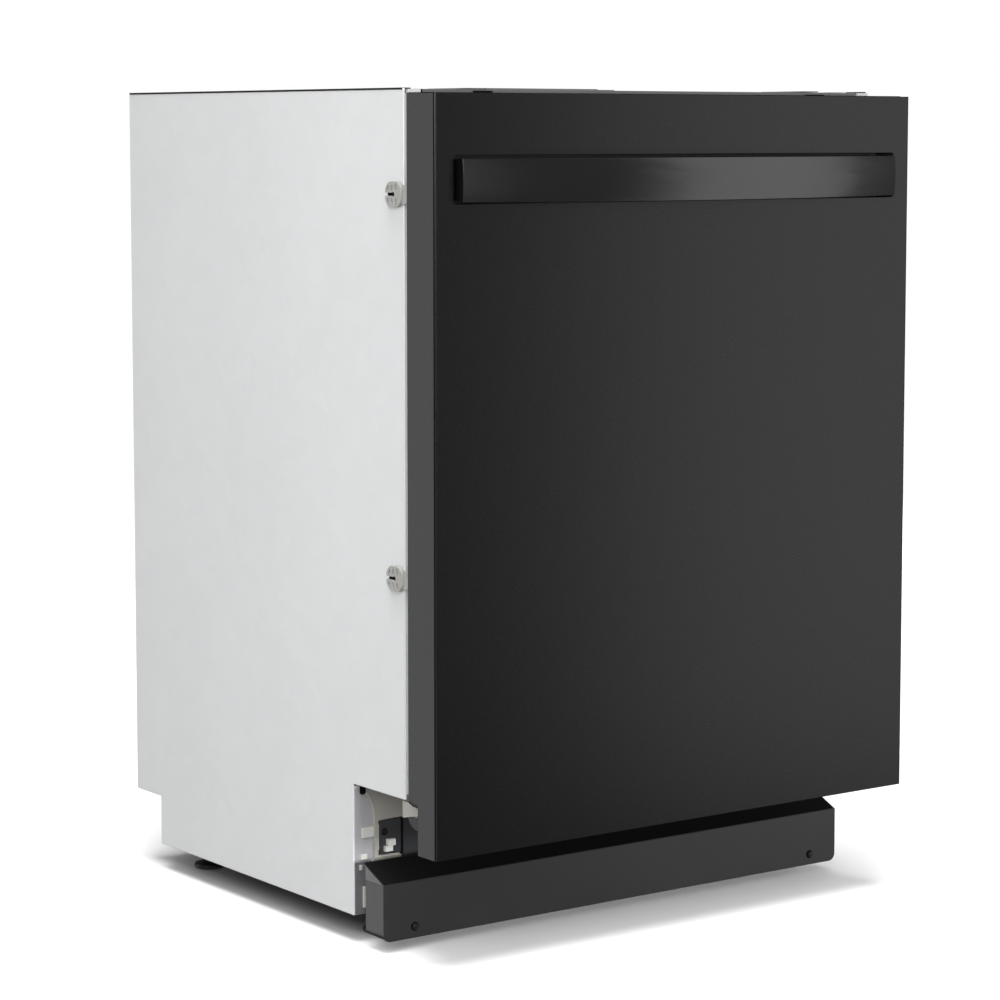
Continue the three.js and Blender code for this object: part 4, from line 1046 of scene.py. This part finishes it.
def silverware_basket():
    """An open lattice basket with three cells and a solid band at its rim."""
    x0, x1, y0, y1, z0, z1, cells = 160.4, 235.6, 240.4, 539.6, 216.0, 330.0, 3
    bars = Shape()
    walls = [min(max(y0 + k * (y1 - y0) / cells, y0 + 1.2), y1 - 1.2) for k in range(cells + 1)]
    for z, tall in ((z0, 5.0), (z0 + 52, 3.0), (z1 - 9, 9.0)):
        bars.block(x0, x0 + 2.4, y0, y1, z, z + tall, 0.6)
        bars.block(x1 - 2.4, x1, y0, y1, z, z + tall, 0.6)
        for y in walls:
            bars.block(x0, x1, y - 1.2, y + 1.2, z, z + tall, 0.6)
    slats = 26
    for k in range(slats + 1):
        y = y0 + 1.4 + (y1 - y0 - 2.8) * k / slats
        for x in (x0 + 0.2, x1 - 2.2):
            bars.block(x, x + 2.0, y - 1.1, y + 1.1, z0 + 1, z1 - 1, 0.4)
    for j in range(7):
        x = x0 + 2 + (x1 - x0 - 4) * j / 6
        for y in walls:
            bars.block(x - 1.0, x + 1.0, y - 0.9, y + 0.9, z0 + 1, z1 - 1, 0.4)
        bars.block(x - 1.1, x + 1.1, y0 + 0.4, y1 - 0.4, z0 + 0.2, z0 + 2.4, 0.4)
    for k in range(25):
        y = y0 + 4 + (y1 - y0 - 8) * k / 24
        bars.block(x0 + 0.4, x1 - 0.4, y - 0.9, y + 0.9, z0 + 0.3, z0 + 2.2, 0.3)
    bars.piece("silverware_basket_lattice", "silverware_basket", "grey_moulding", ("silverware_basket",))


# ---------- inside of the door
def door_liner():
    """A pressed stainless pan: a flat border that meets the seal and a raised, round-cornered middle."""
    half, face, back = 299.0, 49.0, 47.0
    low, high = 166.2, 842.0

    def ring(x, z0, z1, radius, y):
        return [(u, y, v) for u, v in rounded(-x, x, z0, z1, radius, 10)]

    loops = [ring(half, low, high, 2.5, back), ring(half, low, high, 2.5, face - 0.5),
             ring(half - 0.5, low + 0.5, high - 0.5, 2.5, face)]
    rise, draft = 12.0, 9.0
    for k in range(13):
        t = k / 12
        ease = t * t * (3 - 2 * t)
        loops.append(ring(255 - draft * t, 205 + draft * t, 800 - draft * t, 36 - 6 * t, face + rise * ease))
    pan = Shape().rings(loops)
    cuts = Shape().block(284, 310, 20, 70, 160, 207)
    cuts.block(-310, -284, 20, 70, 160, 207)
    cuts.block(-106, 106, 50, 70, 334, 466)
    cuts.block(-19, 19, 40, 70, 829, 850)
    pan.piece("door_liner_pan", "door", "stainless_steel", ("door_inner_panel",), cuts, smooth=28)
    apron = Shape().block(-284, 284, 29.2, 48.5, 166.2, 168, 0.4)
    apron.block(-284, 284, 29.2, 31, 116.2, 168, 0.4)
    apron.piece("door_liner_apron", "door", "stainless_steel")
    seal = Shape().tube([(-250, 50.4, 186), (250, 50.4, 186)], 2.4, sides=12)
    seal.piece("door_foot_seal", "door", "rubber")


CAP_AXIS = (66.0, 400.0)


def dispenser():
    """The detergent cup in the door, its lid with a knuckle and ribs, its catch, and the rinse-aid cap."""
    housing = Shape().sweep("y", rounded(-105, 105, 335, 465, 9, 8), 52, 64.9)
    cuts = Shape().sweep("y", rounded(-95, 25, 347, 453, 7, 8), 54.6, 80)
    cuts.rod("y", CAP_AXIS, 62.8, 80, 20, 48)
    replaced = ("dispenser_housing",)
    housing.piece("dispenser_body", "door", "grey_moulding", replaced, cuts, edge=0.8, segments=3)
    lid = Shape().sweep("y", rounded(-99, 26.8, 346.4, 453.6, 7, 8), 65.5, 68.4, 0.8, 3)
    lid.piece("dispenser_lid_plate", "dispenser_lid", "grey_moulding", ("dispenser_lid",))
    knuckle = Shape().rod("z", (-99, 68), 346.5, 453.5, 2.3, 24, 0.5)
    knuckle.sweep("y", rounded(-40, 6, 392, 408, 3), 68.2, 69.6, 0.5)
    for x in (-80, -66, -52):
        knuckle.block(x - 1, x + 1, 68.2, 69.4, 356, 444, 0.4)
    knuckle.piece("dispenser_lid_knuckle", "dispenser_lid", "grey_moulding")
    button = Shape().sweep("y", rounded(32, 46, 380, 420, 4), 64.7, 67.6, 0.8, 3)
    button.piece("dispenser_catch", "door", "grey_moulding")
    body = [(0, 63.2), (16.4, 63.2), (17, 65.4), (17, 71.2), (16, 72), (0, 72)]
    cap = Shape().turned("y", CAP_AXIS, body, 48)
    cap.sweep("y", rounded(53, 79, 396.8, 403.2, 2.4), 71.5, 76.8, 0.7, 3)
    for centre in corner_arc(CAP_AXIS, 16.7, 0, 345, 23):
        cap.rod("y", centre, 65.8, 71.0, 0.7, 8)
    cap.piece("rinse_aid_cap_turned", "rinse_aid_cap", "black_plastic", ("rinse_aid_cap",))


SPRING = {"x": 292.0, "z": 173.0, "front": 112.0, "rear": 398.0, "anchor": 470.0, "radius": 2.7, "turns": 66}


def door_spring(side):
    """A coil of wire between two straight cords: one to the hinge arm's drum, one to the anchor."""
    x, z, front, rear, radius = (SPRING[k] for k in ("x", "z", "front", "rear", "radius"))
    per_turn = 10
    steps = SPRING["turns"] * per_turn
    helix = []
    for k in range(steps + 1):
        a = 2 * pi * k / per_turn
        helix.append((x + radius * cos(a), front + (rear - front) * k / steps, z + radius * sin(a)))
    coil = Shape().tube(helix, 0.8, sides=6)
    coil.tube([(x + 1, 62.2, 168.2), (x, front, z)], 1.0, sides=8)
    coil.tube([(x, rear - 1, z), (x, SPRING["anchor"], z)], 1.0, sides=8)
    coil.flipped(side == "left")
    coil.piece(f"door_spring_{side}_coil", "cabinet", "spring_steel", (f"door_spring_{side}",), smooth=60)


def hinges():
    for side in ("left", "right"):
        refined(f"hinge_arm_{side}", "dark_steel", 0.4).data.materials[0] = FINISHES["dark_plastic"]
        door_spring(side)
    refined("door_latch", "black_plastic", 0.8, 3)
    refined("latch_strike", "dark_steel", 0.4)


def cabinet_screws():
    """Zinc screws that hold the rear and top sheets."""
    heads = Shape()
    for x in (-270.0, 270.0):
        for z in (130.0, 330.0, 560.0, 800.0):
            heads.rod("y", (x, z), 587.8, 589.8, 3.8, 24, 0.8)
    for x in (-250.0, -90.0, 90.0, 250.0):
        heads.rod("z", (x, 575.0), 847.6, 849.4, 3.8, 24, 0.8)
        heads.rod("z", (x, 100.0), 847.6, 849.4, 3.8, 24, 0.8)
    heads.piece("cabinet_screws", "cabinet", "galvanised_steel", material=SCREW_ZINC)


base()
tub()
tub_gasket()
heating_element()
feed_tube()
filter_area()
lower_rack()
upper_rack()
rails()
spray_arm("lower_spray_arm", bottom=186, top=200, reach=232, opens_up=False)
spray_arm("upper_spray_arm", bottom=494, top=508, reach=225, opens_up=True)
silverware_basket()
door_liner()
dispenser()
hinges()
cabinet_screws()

-*-

Requirement ->
Extract the listing in its entirety and repeat it exactly.

Answer to this exercise ->
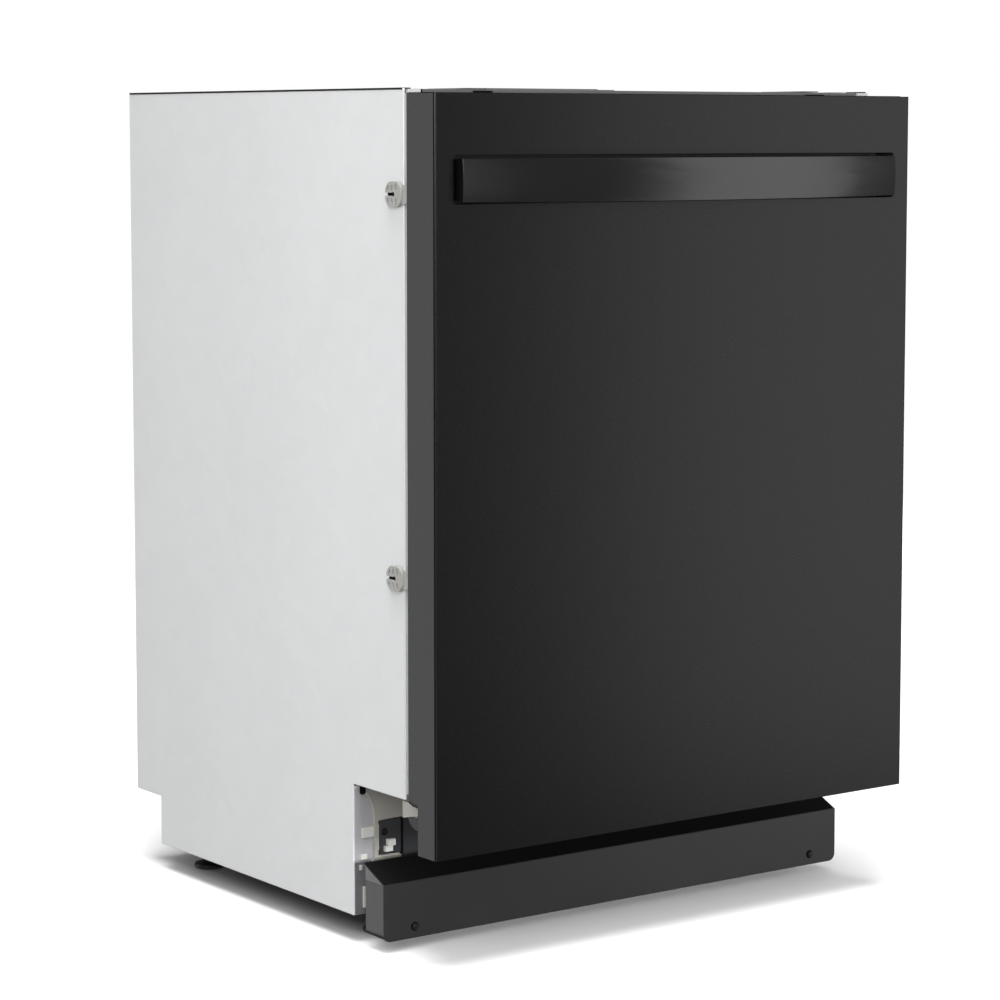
Continue the three.js and Blender code for this object: part 4, from line 1046 of scene.py. This part finishes it.
def silverware_basket():
    """An open lattice basket with three cells and a solid band at its rim."""
    x0, x1, y0, y1, z0, z1, cells = 160.4, 235.6, 240.4, 539.6, 216.0, 330.0, 3
    bars = Shape()
    walls = [min(max(y0 + k * (y1 - y0) / cells, y0 + 1.2), y1 - 1.2) for k in range(cells + 1)]
    for z, tall in ((z0, 5.0), (z0 + 52, 3.0), (z1 - 9, 9.0)):
        bars.block(x0, x0 + 2.4, y0, y1, z, z + tall, 0.6)
        bars.block(x1 - 2.4, x1, y0, y1, z, z + tall, 0.6)
        for y in walls:
            bars.block(x0, x1, y - 1.2, y + 1.2, z, z + tall, 0.6)
    slats = 26
    for k in range(slats + 1):
        y = y0 + 1.4 + (y1 - y0 - 2.8) * k / slats
        for x in (x0 + 0.2, x1 - 2.2):
            bars.block(x, x + 2.0, y - 1.1, y + 1.1, z0 + 1, z1 - 1, 0.4)
    for j in range(7):
        x = x0 + 2 + (x1 - x0 - 4) * j / 6
        for y in walls:
            bars.block(x - 1.0, x + 1.0, y - 0.9, y + 0.9, z0 + 1, z1 - 1, 0.4)
        bars.block(x - 1.1, x + 1.1, y0 + 0.4, y1 - 0.4, z0 + 0.2, z0 + 2.4, 0.4)
    for k in range(25):
        y = y0 + 4 + (y1 - y0 - 8) * k / 24
        bars.block(x0 + 0.4, x1 - 0.4, y - 0.9, y + 0.9, z0 + 0.3, z0 + 2.2, 0.3)
    bars.piece("silverware_basket_lattice", "silverware_basket", "grey_moulding", ("silverware_basket",))


# ---------- inside of the door
def door_liner():
    """A pressed stainless pan: a flat border that meets the seal and a raised, round-cornered middle."""
    half, face, back = 299.0, 49.0, 47.0
    low, high = 166.2, 842.0

    def ring(x, z0, z1, radius, y):
        return [(u, y, v) for u, v in rounded(-x, x, z0, z1, radius, 10)]

    loops = [ring(half, low, high, 2.5, back), ring(half, low, high, 2.5, face - 0.5),
             ring(half - 0.5, low + 0.5, high - 0.5, 2.5, face)]
    rise, draft = 12.0, 9.0
    for k in range(13):
        t = k / 12
        ease = t * t * (3 - 2 * t)
        loops.append(ring(255 - draft * t, 205 + draft * t, 800 - draft * t, 36 - 6 * t, face + rise * ease))
    pan = Shape().rings(loops)
    cuts = Shape().block(284, 310, 20, 70, 160, 207)
    cuts.block(-310, -284, 20, 70, 160, 207)
    cuts.block(-106, 106, 50, 70, 334, 466)
    cuts.block(-19, 19, 40, 70, 829, 850)
    pan.piece("door_liner_pan", "door", "stainless_steel", ("door_inner_panel",), cuts, smooth=28)
    apron = Shape().block(-284, 284, 29.2, 48.5, 166.2, 168, 0.4)
    apron.block(-284, 284, 29.2, 31, 116.2, 168, 0.4)
    apron.piece("door_liner_apron", "door", "stainless_steel")
    seal = Shape().tube([(-250, 50.4, 186), (250, 50.4, 186)], 2.4, sides=12)
    seal.piece("door_foot_seal", "door", "rubber")


CAP_AXIS = (66.0, 400.0)


def dispenser():
    """The detergent cup in the door, its lid with a knuckle and ribs, its catch, and the rinse-aid cap."""
    housing = Shape().sweep("y", rounded(-105, 105, 335, 465, 9, 8), 52, 64.9)
    cuts = Shape().sweep("y", rounded(-95, 25, 347, 453, 7, 8), 54.6, 80)
    cuts.rod("y", CAP_AXIS, 62.8, 80, 20, 48)
    replaced = ("dispenser_housing",)
    housing.piece("dispenser_body", "door", "grey_moulding", replaced, cuts, edge=0.8, segments=3)
    lid = Shape().sweep("y", rounded(-99, 26.8, 346.4, 453.6, 7, 8), 65.5, 68.4, 0.8, 3)
    lid.piece("dispenser_lid_plate", "dispenser_lid", "grey_moulding", ("dispenser_lid",))
    knuckle = Shape().rod("z", (-99, 68), 346.5, 453.5, 2.3, 24, 0.5)
    knuckle.sweep("y", rounded(-40, 6, 392, 408, 3), 68.2, 69.6, 0.5)
    for x in (-80, -66, -52):
        knuckle.block(x - 1, x + 1, 68.2, 69.4, 356, 444, 0.4)
    knuckle.piece("dispenser_lid_knuckle", "dispenser_lid", "grey_moulding")
    button = Shape().sweep("y", rounded(32, 46, 380, 420, 4), 64.7, 67.6, 0.8, 3)
    button.piece("dispenser_catch", "door", "grey_moulding")
    body = [(0, 63.2), (16.4, 63.2), (17, 65.4), (17, 71.2), (16, 72), (0, 72)]
    cap = Shape().turned("y", CAP_AXIS, body, 48)
    cap.sweep("y", rounded(53, 79, 396.8, 403.2, 2.4), 71.5, 76.8, 0.7, 3)
    for centre in corner_arc(CAP_AXIS, 16.7, 0, 345, 23):
        cap.rod("y", centre, 65.8, 71.0, 0.7, 8)
    cap.piece("rinse_aid_cap_turned", "rinse_aid_cap", "black_plastic", ("rinse_aid_cap",))


SPRING = {"x": 292.0, "z": 173.0, "front": 112.0, "rear": 398.0, "anchor": 470.0, "radius": 2.7, "turns": 66}


def door_spring(side):
    """A coil of wire between two straight cords: one to the hinge arm's drum, one to the anchor."""
    x, z, front, rear, radius = (SPRING[k] for k in ("x", "z", "front", "rear", "radius"))
    per_turn = 10
    steps = SPRING["turns"] * per_turn
    helix = []
    for k in range(steps + 1):
        a = 2 * pi * k / per_turn
        helix.append((x + radius * cos(a), front + (rear - front) * k / steps, z + radius * sin(a)))
    coil = Shape().tube(helix, 0.8, sides=6)
    coil.tube([(x + 1, 62.2, 168.2), (x, front, z)], 1.0, sides=8)
    coil.tube([(x, rear - 1, z), (x, SPRING["anchor"], z)], 1.0, sides=8)
    coil.flipped(side == "left")
    coil.piece(f"door_spring_{side}_coil", "cabinet", "spring_steel", (f"door_spring_{side}",), smooth=60)


def hinges():
    for side in ("left", "right"):
        refined(f"hinge_arm_{side}", "dark_steel", 0.4).data.materials[0] = FINISHES["dark_plastic"]
        door_spring(side)
    refined("door_latch", "black_plastic", 0.8, 3)
    refined("latch_strike", "dark_steel", 0.4)


def cabinet_screws():
    """Zinc screws that hold the rear and top sheets."""
    heads = Shape()
    for x in (-270.0, 270.0):
        for z in (130.0, 330.0, 560.0, 800.0):
            heads.rod("y", (x, z), 587.8, 589.8, 3.8, 24, 0.8)
    for x in (-250.0, -90.0, 90.0, 250.0):
        heads.rod("z", (x, 575.0), 847.6, 849.4, 3.8, 24, 0.8)
        heads.rod("z", (x, 100.0), 847.6, 849.4, 3.8, 24, 0.8)
    heads.piece("cabinet_screws", "cabinet", "galvanised_steel", material=SCREW_ZINC)


base()
tub()
tub_gasket()
heating_element()
feed_tube()
filter_area()
lower_rack()
upper_rack()
rails()
spray_arm("lower_spray_arm", bottom=186, top=200, reach=232, opens_up=False)
spray_arm("upper_spray_arm", bottom=494, top=508, reach=225, opens_up=True)
silverware_basket()
door_liner()
dispenser()
hinges()
cabinet_screws()